= Mutation (algebra) =

In the theory of algebras over a field, mutation is a construction of a new binary operation related to the multiplication of the algebra. In specific cases the resulting algebra may be referred to as a homotope or an isotope of the original.

==Definitions==

Let A be an algebra over a field F with multiplication (not assumed to be associative) denoted by juxtaposition. For an element a of A, define the left a-homotope $A(a)$ to be the algebra with multiplication

$x * y = (xa)y. \,$

Similarly define the left (a,b) mutation $A(a,b)$

$x * y = (xa)y - (yb)x. \,$

Right homotope and mutation are defined analogously. Since the right (p,q) mutation of A is the left (−q, −p) mutation of the opposite algebra to A, it suffices to study left mutations.

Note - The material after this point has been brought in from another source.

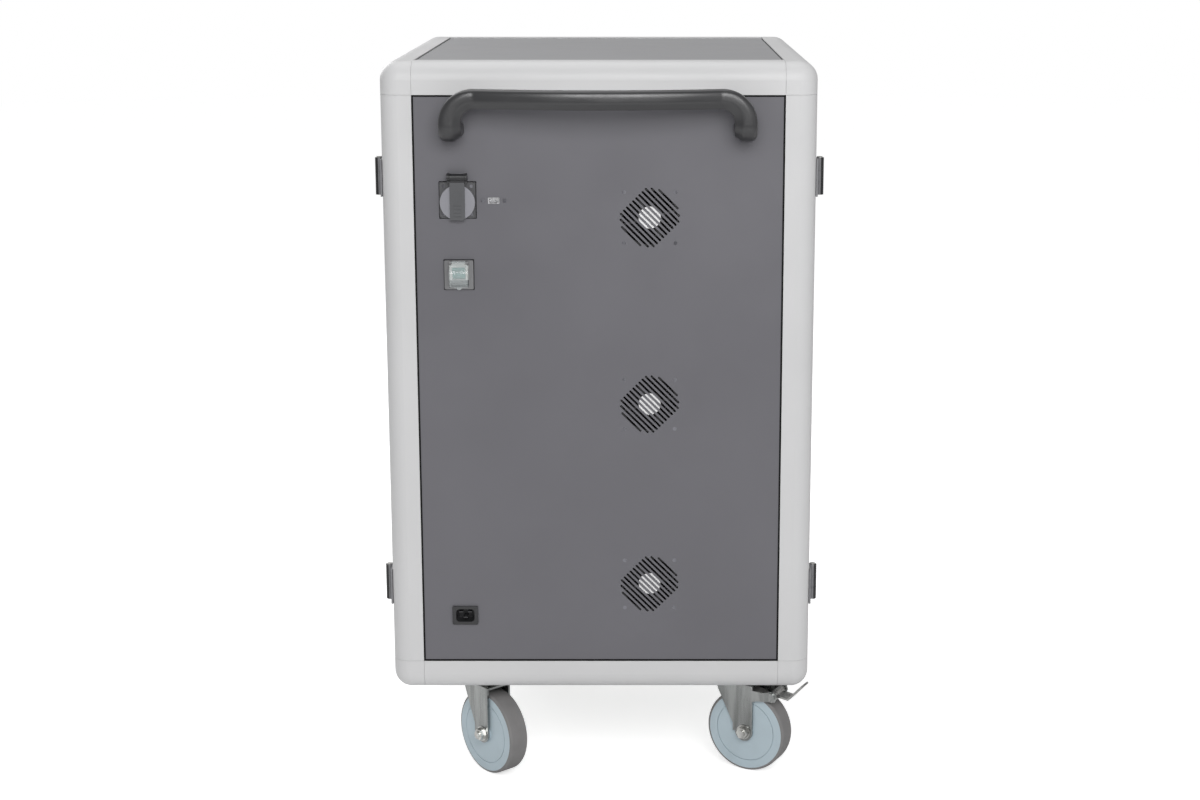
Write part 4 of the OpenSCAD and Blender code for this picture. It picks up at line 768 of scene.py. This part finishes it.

If A is a unital algebra and a is invertible, we refer to the isotope by a.

==Properties==
- If A is associative then so is any homotope of A, and any mutation of A is Lie-admissible.
- If A is alternative then so is any homotope of A, and any mutation of A is Malcev-admissible.
- Any isotope of a Hurwitz algebra is isomorphic to the original.
- A homotope of a Bernstein algebra by an element of non-zero weight is again a Bernstein algebra.

==Jordan algebras==

A Jordan algebra is a commutative algebra satisfying the Jordan identity $(xy)(xx) = x(y(xx))$. The Jordan triple product is defined by

$\{a,b,c\}=(ab)c+(cb)a -(ac)b. \,$

For y in A the mutation or homotope A^{y} is defined as the vector space A with multiplication

$a\circ b= \{a,y,b\}. \,$

and if y is invertible this is referred to as an isotope. A homotope of a Jordan algebra is again a Jordan algebra: isotopy defines an equivalence relation. If y is nuclear then the isotope by y is isomorphic to the original.